The report tells us, "While the ranking changed slightly from 2012 to 2013, prime MMFs continued to have the heaviest geographical exposures to the United States, Canada, Japan, France, and Australia/ New Zealand. Notably, MMF exposure to Chinese banks has increased steadily since exposures first appeared in portfolios in November 2011. However, at $5.9 billion at the end of 2013, it is still a very small percentage of prime MMF assets (0.3 percent)."

It adds, "Another notable change for MMFs in 2013 was the introduction of the Overnight Fixed-Rate Capped-Allotment Reverse Repurchase Agreement Operational Exercise, which the Federal Reserve has undertaken as part of its effort to test potential tools for future implementation of monetary policy. As a consequence of this exercise, investors in short-term funding markets, including MMFs, now have an additional, albeit potentially temporary, high-quality liquid investment option. As of December 31, 2013, prime MMFs held 44 percent of these repos, and all MMFs together held over 78 percent."

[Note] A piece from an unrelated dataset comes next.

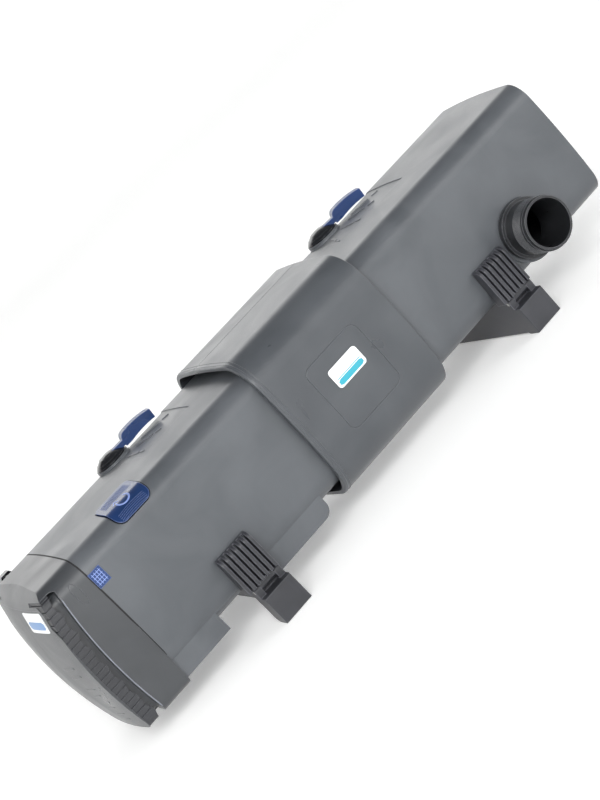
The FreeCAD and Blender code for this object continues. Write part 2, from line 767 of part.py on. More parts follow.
def skin(depth, inside=0.0):
    """The head's outer layer between two depths."""
    return head_form(-inside).cut(head_form(-depth))


def around_head(depth):
    """The space round the head, and the head's outer layer down to a depth."""
    space = box(-head_length - 20, 20, -body_half_depth - 20, body_half_depth + 20,
                head_low - 20, body_high + 20)
    return space.cut(head_form(-depth))


def both_sides(limit):
    """Front and back of the head, beyond `limit` from the middle plane."""
    return box(-200, 50, -far, -limit, -far, far).fuse(box(-200, 50, limit, far, -far, far))


def head_shell():
    """The head's cover: front band, pull recess on both sides, open towards the vessel."""
    recess = around_head(grip_depth).common(grip_band(grip_groove_inner, grip_groove_radius))
    recess = recess.common(both_sides(grip_wrap)).common(grip_limit()).cut(panel_window(-panel_rim))
    end_wall = panel_thickness + head_wall
    shallow = head_section(-22, 1, -head_wall)
    deep = head_section(-head_length, -21, -grip_depth - head_wall).common(head_end(-end_wall))
    shell = head_form().cut(recess).cut(shallow).cut(deep)
    shell = shell.cut(around_head(panel_thickness).common(panel_window(0.0)))
    return shell.cut(panel_window(panel_lip)).cut(gland_hole())


def grip_strip(side):
    """The ribbed rubber strip in the pull recess, with finger waves along one edge."""
    strip = skin(grip_depth, grip_strip_low).common(grip_band(grip_strip_edge, grip_strip_radius))
    strip = strip.common(box(-200, 50, -far, -grip_wrap - slide_gap, -far, far))
    strip = strip.common(grip_limit()).cut(panel_window(-panel_rim))
    half = math.ceil(body_height / grip_wave_pitch / 2) + 1
    for number in range(-half, half + 1):
        z = head_mid_z + number * grip_wave_pitch
        edge = -grip_strip_edge + (z - head_mid_z) ** 2 / (2 * grip_strip_radius)
        x = edge + grip_wave_radius - grip_wave_depth
        strip = strip.cut(rod(grip_wave_radius, (x, -far, z), (x, 0, z)))
    grooves = []
    count = int(body_height / grip_rib_pitch) + 2
    for offset in spread(count, grip_rib_pitch):
        z = axis_z + offset
        grooves.append(box(-100, 0, -far, -body_half_depth * 0.6, z, z + grip_rib_gap))
    lines = Part.makeCompound(grooves).common(around_head(grip_strip_low + grip_rib_depth))
    strip = max(strip.cut(lines).Solids, key=lambda solid: solid.Volume)
    return strip if side < 0 else mirror_y(strip)


def end_panel():
    """The curved panel let into the head's end."""
    return skin(panel_thickness).common(panel_window(0.0))


def head_label():
    """A blank plate on the end panel."""
    top = body_high - panel_top_margin - 2
    patch = box(-head_length - 10, -head_length / 2, -80, -24, top - 22, top)
    patch = patch.makeFillet(3.0, edges_where(patch, lambda e: runs_along(e, (1, 0, 0))))
    proud = head_form()
    proud.translate(Vector(-0.6, 0, 0))
    return proud.cut(head_form()).common(patch)


gland_x = -27.0
gland_z = axis_z + 65.0


def gland_hole():
    return rod(8.0, (gland_x, body_half_depth - 22, gland_z), (gland_x, far, gland_z))


def cable_gland():
    """The cable inlet on the head's back, with its own nut."""
    seat = body_half_depth - 4.0
    barrel = rod(8.0, (gland_x, seat - 14, gland_z), (gland_x, seat, gland_z))
    nut = rod(10.5, (gland_x, seat + 5, gland_z), (gland_x, seat + 17, gland_z))
    neck = rod(8.0, (gland_x, seat, gland_z), (gland_x, seat + 6, gland_z))
    gland = join([barrel, neck, nut])
    for number in range(6):
        flat = box(-20, 20, seat + 5, seat + 17, 9.4, 20)
        flat.rotate(Vector(0, 0, 0), Vector(0, 1, 0), 60 * number)
        flat.translate(Vector(gland_x, 0, gland_z))
        gland = gland.cut(flat)
    return gland.cut(rod(4.0, (gland_x, seat - 30, gland_z), (gland_x, seat + 30, gland_z)))


carrier_plug_length = 26.0


def lamp_carrier():
    """The bulkhead that closes the vessel's mouth and holds the quartz tube."""
    plate = head_section(-6, -2, -head_wall)
    plug = body_form(-2, carrier_plug_length, -wall - slide_gap)
    hollow = body_form(2, carrier_plug_length + 1, -wall - slide_gap - 5)
    collar = rod(quartz_radius + 8, (-14, 0, axis_z), (carrier_plug_length, 0, axis_z))
    carrier = join([plate, plug.cut(hollow), collar])
    groove = body_form(10, 16, -wall + 1).cut(body_form(9, 17, -wall - slide_gap - 2.2))
    carrier = carrier.cut(groove)
    carrier = carrier.cut(rod(quartz_radius + 0.2, (-20, 0, axis_z), (60, 0, axis_z)))
    return carrier.cut(rod(quartz_radius + 3, (-20, 0, axis_z), (-4, 0, axis_z)))


def head_seal():
    """The square ring that seals the head in the vessel's mouth."""
    return body_form(10.2, 15.8, -wall - 0.1).cut(body_form(9, 17, -wall - slide_gap - 2.2))


def quartz_seal():
    return ring(quartz_radius + 3, quartz_radius + 0.0, (-8, 0, axis_z), (-4, 0, axis_z))


def quartz_clamp():
    """The screwed ring that presses the quartz tube's seal."""
    clamp = ring(quartz_radius + 3, quartz_radius + 0.2, (-16, 0, axis_z), (-8, 0, axis_z))
    rim = ring(quartz_radius + 8, quartz_radius + 0.2, (-18, 0, axis_z), (-14, 0, axis_z))
    clamp = clamp.fuse(rim).removeSplitter()
    for number in range(4):
        slot = box(-19, -16, quartz_radius + 5, quartz_radius + 12, -3, 3)
        slot.rotate(Vector(0, 0, 0), Vector(1, 0, 0), 90 * number + 45)
        slot.translate(Vector(0, 0, axis_z))
        clamp = clamp.cut(slot)
    return clamp


def quartz_tube():
    """The quartz tube with its domed far end."""
    end = quartz_start + quartz_length
    outer = rod(quartz_radius, (quartz_start, 0, axis_z), (end, 0, axis_z)).fuse(
        Part.makeSphere(quartz_radius, Vector(end, 0, axis_z)))
    inner_radius = quartz_radius - quartz_wall
    inner = rod(inner_radius, (quartz_start - 1, 0, axis_z), (end, 0, axis_z)).fuse(
        Part.makeSphere(inner_radius, Vector(end, 0, axis_z)))
    return outer.cut(inner).removeSplitter()


lamp_x = quartz_start + 24.0


def lamp_tubes():
    """The two parallel tubes of the lamp, bridged at the far end."""
    offset = lamp_tube_radius + lamp_tube_gap / 2 - 0.6
    radius = min(lamp_tube_radius, quartz_radius - quartz_wall - offset - 0.6)
    end = quartz_start + lamp_length
    tubes = [rod(radius, (lamp_x, side * offset, axis_z), (end, side * offset, axis_z))
             for side in (-1, 1)]
    bridge = rod(radius * 0.5, (end - 8, -offset, axis_z), (end - 8, offset, axis_z))
    return join(tubes + [bridge])


def lamp_base():
    """The lamp's plastic base with its four contact pins."""
    base = rod(quartz_radius - quartz_wall - 1.0, (lamp_x - 22, 0, axis_z), (lamp_x, 0, axis_z))
    base = base.common(box(lamp_x - 30, lamp_x, -far, far, axis_z - 11, axis_z + 11))
    pins = [rod(1.2, (lamp_x - 30, y, axis_z), (lamp_x - 22, y, axis_z)) for y in spread(4, 7.5)]
    return join([base] + pins)


def lamp_socket():
    """The socket in the head that the lamp plugs into."""
    x = lamp_x - 22
    block = box(x - 16, x, -17, 17, axis_z - 12, axis_z + 12)
    for y in spread(4, 7.5):
        block = block.cut(rod(1.2, (x - 8, y, axis_z), (x + 1, y, axis_z)))
    return block


def ballast():
    """The electronic ballast, in its own sealed box above the socket."""
    block = box(-46, -10, -54, 54, axis_z + 34, axis_z + 60)
    return block.makeFillet(2.0, block.Edges)


def ballast_screws():
    screws = []
    for y in (-46.0, 46.0):
        shank = rod(1.7, (-10, y, axis_z + 40), (-6, y, axis_z + 40))
        screws.append(shank)
    return Part.makeCompound(screws)


def terminal_block():
    block = box(-50, -34, 30, 62, axis_z + 10, axis_z + 24)
    holes = [rod(1.8, (-51, 34 + 8 * k, axis_z + 17), (-40, 34 + 8 * k, axis_z + 17))
             for k in range(4)]
    for hole in holes:
        block = block.cut(hole)
    return block


def safety_switch():
    """The switch that cuts the lamp's supply when the head is drawn."""
    return box(-24, -8, -60, -34, axis_z + 10, axis_z + 22).fuse(
        box(-8, -6, -50, -44, axis_z + 13, axis_z + 19)).removeSplitter()


# ---- cleaning rotor -----------------------------------------------------------------------------
def rotor_bearing(x):
    """A spider fixed in the vessel that carries one end of the cleaning rotor."""
    width = rotor_ring_width - 2
    outer = rotor_journal_radius + 7
    arms = box(x, x + width, -far, far, axis_z - 4, axis_z + 4).fuse(
        box(x, x + width, -4, 4, -far, far)).common(body_form(x - 1, x + width + 1, -wall))
    spider = join([arms, rod(outer, (x, 0, axis_z), (x + width, 0, axis_z))])
    return spider.cut(rod(rotor_journal_radius + running_fit, (x - 1, 0, axis_z),
                          (x + width + 1, 0, axis_z)))


def cleaning_rotor():
    """Turbine wheel, two long wiper arms and a ring at each end, turning on the spiders."""
    inner = quartz_radius + 1.5
    journals = [(rotor_start - 1, rotor_start - 1 + rotor_ring_width),
                (rotor_end - rotor_ring_width - 1, rotor_end - 1)]
    wheel_x = rotor_start + rotor_ring_width + 4
    wheel_end = wheel_x + rotor_blade_width
    pieces = [rod(rotor_journal_radius, (a, 0, axis_z), (b, 0, axis_z)) for a, b in journals]
    pieces.append(rod(inner + 5, (journals[0][1] - 2, 0, axis_z), (wheel_end, 0, axis_z)))
    bar = rod(inner + 3.5, (wheel_end - 4, 0, axis_z), (journals[1][0] + 2, 0, axis_z))
    pieces.append(bar.common(box(wheel_end - 4, journals[1][0] + 2, -6, 6, axis_z - 60, axis_z + 60)))
    middle = Vector((wheel_x + wheel_end) / 2, 0, 0)
    for number in range(rotor_blades):
        blade = box(wheel_x - 9, wheel_end + 9, -1.2, 1.2, inner + 1, rotor_blade_radius)
        blade.rotate(middle, Vector(0, 0, 1), 32)
        blade = blade.common(box(wheel_x + 1, wheel_end - 1, -60, 60, 0, 90))
        blade.rotate(Vector(0, 0, 0), Vector(1, 0, 0), 360.0 * number / rotor_blades)
        blade.translate(Vector(0, 0, axis_z))
        pieces.append(blade)
    bore = rod(inner, (rotor_start - 5, 0, axis_z), (rotor_end + 5, 0, axis_z))
    return pieces[0].multiFuse(pieces[1:]).cut(bore)


def wiper_strips():
    """The two soft strips that brush the quartz tube."""
    start = rotor_start + rotor_ring_width + 4 + rotor_blade_width + 2
    end = rotor_end - rotor_ring_width - 2
    tube = ring(quartz_radius + 1.5, quartz_radius + slide_gap, (start, 0, axis_z), (end, 0, axis_z))
    return tube.common(box(start, end, -3, 3, axis_z - 60, axis_z + 60))


# ---- write every piece --------------------------------------------------------------------------
parts = {
    "housing_left": housing_left(),
    "housing_right": housing_right(),
    "joint_gasket": joint_gasket(),
    "flange_screws": flange_screws(),
    "flange_nuts": flange_nuts(),
    "centre_sleeve": centre_sleeve(),
    "front_label": front_label(),
    "outlet_nozzle": nozzle(nozzle_x, -1),
    "inlet_nozzle": nozzle(inlet_x, 1),
    "outlet_seal": port_seal(nozzle_x, -1),
    "inlet_seal": port_seal(inlet_x, 1),
    "position_mark": position_mark(),
    "release_button": release_button(),
    "button_spring": button_spring(),
    "head_shell": head_shell(),
    "end_panel": end_panel(),
    "head_label": head_label(),
    "grip_strip_front": grip_strip(-1),
    "grip_strip_rear": grip_strip(1),
    "lamp_carrier": lamp_carrier(),
    "head_seal": head_seal(),
    "quartz_tube": quartz_tube(),
    "quartz_seal": quartz_seal(),
    "quartz_clamp_ring": quartz_clamp(),
    "uvc_lamp_tubes": lamp_tubes(),
    "uvc_lamp_base": lamp_base(),
    "lamp_socket": lamp_socket(),
    "ballast": ballast(),
    "ballast_screws": ballast_screws(),
    "terminal_block": terminal_block(),
    "safety_switch": safety_switch(),
    "cable_gland": cable_gland(),
    "cleaning_rotor": cleaning_rotor(),
    "wiper_strips": wiper_strips(),
    "rotor_bearing_head_end": rotor_bearing(rotor_start),
    "rotor_bearing_far_end": rotor_bearing(rotor_end - rotor_ring_width),
}
for name, x, rest in (("left", lever_left_x, lever_left_rest), ("right", lever_right_x, lever_right_rest)):
    for piece, shape in (("lever_hub", lever_hub(x)), ("lever_handle", lever_handle(x)),
                         ("lever_spindle", lever_spindle(x)), ("bypass_flap", bypass_flap(x))):
        parts[f"{piece}_{name}"] = turned(shape, x, rest)
    parts[f"spindle_seal_{name}"] = spindle_seal(x)
for name, x, saddle_low in (("left", foot_left_x, body_low - keel_drop + 2),
                            ("right", foot_right_x, 2.0)):
    parts[f"foot_bracket_{name}"] = foot_bracket(x, saddle_low)
    parts[f"hinge_pins_{name}"] = hinge_pins(x)
    parts[f"foot_clip_{name}_front"] = foot_clip(x, -1)
    parts[f"foot_clip_{name}_rear"] = foot_clip(x, 1)

for name, shape in parts.items():
    export(name, shape)
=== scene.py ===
import json
import math

import bmesh
import bpy
from mathutils import Matrix, Vector


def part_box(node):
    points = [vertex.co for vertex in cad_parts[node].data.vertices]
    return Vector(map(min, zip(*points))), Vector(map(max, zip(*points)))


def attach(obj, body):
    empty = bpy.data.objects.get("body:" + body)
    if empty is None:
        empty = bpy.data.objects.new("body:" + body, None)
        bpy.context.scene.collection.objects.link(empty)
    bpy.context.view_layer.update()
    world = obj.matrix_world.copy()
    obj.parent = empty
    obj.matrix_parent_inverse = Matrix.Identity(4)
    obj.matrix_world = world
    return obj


# Looks for the pond UV clarifier: moulded plastics, rubber, glass and steel on the CAD pieces, and
# the fine raised and printed detail that lies on them. Metres, +Z up, -Y is the front.

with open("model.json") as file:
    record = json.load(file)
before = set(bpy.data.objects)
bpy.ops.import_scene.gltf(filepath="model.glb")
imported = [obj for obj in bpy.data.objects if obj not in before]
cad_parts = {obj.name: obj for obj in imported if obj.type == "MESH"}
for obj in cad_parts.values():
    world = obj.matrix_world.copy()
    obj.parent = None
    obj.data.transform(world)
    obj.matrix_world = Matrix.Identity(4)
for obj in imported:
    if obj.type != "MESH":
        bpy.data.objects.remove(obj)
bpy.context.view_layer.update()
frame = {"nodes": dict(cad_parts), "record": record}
mm = 0.001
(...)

FSOC writes in section "6.2.3 Money Market Mutual Fund Reform," "In June 2013, the SEC proposed further reforms for the regulation of MMFs. The reforms were intended to make MMFs less susceptible to runs that could threaten financial stability and harm investors. The SEC's proposal includes two principal reforms that could be adopted alone or in combination. One alternative would require a floating NAV for prime institutional MMFs. The other alternative would allow the use of liquidity fees and redemption gates in times of stress. The proposal also includes additional diversification, disclosure, and stress testing measures that would apply under either alternative. The public comment period has closed, and the SEC is currently reviewing the comments and working to develop a final rule."

They add, "The SEC began evaluating the need for MMF reform after the Reserve Primary Fund "broke the buck" at the height of the financial crisis in September 2008. In 2010, the SEC adopted reforms enhancing the risk-limiting conditions on MMFs by reducing maturities, improving credit quality and imposing new liquidity requirements. The SEC's proposed rules would supplement the 2010 reforms. In November 2012, the Council issued for public comment a proposed recommendation that the SEC implement structural reforms to mitigate the vulnerability of MMFs to runs. The Council's proposed recommendation was issued under Section 120 of the Dodd-Frank Act. Under Section 120, if the Council determines that a financial activity or practice conducted by BHCs or nonbank financial companies could create or increase the risk of certain problems spreading among financial companies or markets, the Council may, after seeking public comment, issue recommendations to the relevant regulator to apply new or heightened standards or safeguards."

Finally, the report says on "Private Fund Data," "In July 2013, the SEC released a report on the use of data and records on private investment funds derived from the new Form PF. The SEC has received a complete set of initial filings from registered investment advisers on the form. As of mid-2013, private funds were reporting on more than $7 trillion in regulatory AUM with Form PF. The Council and OFR are using certain Form PF data to evaluate potential risks to financial stability. The OFR published preliminary results from analysis of Form PF data in its 2013 annual report, including analysis of leverage and VaR. SEC staff has begun to assess the quality of the data collected -- including evaluating the consistency of filer responses and differences in approaches or assumptions made by filers -- and has used the data to obtain information regarding certain private funds. The SEC also has identified a number of uses of the information, including incorporating Form PF data into SEC analytical tools, using Form PF information to monitor the risk-taking activities of investment advisers to private funds, conducting pre-examination due diligence and in risk identification, and providing certain aggregated Form PF data to IOSCO regarding large hedge funds to offer a more complete overview of the global hedge fund market."